La compétence manifester une compréhension éclairée du phénomène
religieux satisfait aux visées des orientations ministérielles.

Nous demeurons perplexes devant cet énoncé.
Comme les approches scientifiques et philosophiques ne semblent pas avoir
beaucoup de place dans ce programme, nous ne savons pas à quoi le terme «
éclairée » pourrait vouloir faire référence...
La compétence pratiquer le dialogue dans la perspective du
vivre-ensemble satisfait aux visées des orientations ministérielles.

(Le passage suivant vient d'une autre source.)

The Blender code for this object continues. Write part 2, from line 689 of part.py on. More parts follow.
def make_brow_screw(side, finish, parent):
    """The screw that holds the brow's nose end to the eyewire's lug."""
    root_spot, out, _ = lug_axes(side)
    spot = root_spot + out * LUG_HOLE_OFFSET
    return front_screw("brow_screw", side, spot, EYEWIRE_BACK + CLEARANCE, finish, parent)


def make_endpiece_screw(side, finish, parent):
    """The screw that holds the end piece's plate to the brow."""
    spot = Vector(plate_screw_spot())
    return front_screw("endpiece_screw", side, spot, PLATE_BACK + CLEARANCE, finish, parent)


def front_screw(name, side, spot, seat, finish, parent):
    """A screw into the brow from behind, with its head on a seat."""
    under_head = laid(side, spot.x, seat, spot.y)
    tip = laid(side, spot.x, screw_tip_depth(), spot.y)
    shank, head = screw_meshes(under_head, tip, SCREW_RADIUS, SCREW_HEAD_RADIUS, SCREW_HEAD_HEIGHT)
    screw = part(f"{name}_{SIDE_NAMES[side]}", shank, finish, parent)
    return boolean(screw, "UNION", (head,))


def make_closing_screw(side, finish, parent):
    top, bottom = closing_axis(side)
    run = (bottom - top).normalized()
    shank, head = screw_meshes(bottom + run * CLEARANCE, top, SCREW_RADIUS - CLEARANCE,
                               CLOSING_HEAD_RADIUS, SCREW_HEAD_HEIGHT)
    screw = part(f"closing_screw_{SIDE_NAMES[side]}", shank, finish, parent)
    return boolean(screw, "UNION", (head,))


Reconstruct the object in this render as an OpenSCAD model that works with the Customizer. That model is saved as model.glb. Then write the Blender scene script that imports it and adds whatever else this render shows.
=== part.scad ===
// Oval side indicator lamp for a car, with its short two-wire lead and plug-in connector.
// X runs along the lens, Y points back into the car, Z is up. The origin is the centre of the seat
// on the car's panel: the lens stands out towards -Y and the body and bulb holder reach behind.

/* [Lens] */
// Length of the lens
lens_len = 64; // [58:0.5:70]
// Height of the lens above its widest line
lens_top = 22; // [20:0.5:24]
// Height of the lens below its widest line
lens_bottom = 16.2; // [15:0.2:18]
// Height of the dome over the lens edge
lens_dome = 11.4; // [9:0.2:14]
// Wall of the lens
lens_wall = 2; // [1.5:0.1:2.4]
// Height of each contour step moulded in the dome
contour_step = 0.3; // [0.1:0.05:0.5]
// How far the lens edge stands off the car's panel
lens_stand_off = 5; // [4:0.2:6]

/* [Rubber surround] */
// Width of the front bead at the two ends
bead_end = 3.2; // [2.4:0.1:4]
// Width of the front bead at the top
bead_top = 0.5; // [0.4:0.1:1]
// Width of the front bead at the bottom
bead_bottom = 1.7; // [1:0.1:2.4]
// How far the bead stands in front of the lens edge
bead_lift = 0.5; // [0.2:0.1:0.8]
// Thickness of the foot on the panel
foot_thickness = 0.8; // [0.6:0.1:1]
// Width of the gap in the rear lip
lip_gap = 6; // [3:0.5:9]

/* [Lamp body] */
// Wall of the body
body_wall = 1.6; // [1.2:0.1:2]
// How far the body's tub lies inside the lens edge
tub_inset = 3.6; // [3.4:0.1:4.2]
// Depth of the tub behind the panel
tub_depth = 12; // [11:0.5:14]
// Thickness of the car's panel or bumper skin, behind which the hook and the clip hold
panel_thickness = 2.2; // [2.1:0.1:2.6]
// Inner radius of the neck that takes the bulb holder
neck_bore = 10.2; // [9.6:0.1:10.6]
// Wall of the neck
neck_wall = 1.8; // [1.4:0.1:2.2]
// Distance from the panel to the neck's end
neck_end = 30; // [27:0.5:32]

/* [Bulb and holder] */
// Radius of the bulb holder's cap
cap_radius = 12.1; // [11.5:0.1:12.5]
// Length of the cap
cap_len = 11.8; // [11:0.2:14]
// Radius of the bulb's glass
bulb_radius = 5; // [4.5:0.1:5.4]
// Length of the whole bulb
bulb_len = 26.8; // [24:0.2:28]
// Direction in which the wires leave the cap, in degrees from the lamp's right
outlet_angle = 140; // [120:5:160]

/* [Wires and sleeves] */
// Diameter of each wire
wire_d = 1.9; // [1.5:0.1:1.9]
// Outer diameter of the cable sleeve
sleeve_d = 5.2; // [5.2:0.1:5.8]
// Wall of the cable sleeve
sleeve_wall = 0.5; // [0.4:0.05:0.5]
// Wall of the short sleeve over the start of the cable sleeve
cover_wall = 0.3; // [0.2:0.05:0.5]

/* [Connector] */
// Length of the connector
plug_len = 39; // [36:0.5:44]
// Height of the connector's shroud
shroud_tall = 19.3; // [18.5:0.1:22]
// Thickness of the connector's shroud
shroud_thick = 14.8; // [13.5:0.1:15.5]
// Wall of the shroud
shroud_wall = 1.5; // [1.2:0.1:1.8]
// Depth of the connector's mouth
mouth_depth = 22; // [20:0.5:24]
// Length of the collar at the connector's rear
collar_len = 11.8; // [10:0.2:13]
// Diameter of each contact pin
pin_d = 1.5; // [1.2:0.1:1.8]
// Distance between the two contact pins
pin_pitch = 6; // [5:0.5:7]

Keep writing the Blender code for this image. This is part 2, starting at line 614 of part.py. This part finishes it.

Nous sommes tout à fait d'accord avec cet énoncé.
Cette nouvelle compétence que nous voyons apparaître dans la dernière
version du programme nous semble, et de loin, la plus prometteuse, car elle
est en accord avec les idéaux démocratiques de la société québécoise
actuelle.
Le programme ÉCR devrait susciter des réactions positives chez les
divers groupes religieux.

Nous sommes en total désaccord avec cet énoncé.
Nous craignons que la composante culture religieuse ne crée d'innombrables
controverses alors que les composantes d'éthique et d'aptitude au dialogue
seront beaucoup mieux acceptées par l'ensemble de la population. Il serait
fort dommage que les nouveaux programmes soient discrédités sur la place
publique, à cause d'une seule de ses trois compétences et c'est
pourquoi...
En conclusion
Nous souhaitons que disparaisse la composante de culture religieuse des
programmes du primaire et du secondaire, car cette partie de la matière
risque de générer de nombreux conflits et ne correspond certainement pas au
niveau de maturité des enfants et des adolescents.
De plus, la composante de culture religieuse, lorsqu'elle est jointe à la
composante d'éthique, est extrêmement problématique, car elle crée des
conditions propices à la perpétuation de la confusion indue entre les
principes de l'éthique fondamentale et certaines prescriptions religieuses.
Les fondements philosophiques universels du droit ne peuvent être présentés
comme des équivalents aux dogmes religieux, et c'est malheureusement
l'amalgame qui peut facilement se produire lorsque l'éthique et la culture
religieuse sont enseignées dans un seul et même programme.
Nous pensons que des cours d'éthique et aptitude au dialogue tout au long
du primaire et du secondaire seraient suffisants pour assurer l'instruction
commune des jeunes. Des cours de culture religieuse pourraient cependant
être offerts comme cours à option en 4e et 5e secondaires lorsque les
jeunes ont la maturité suffisante pour assumer un tel apprentissage et
mener les réflexions importantes qui en découlent nécessairement.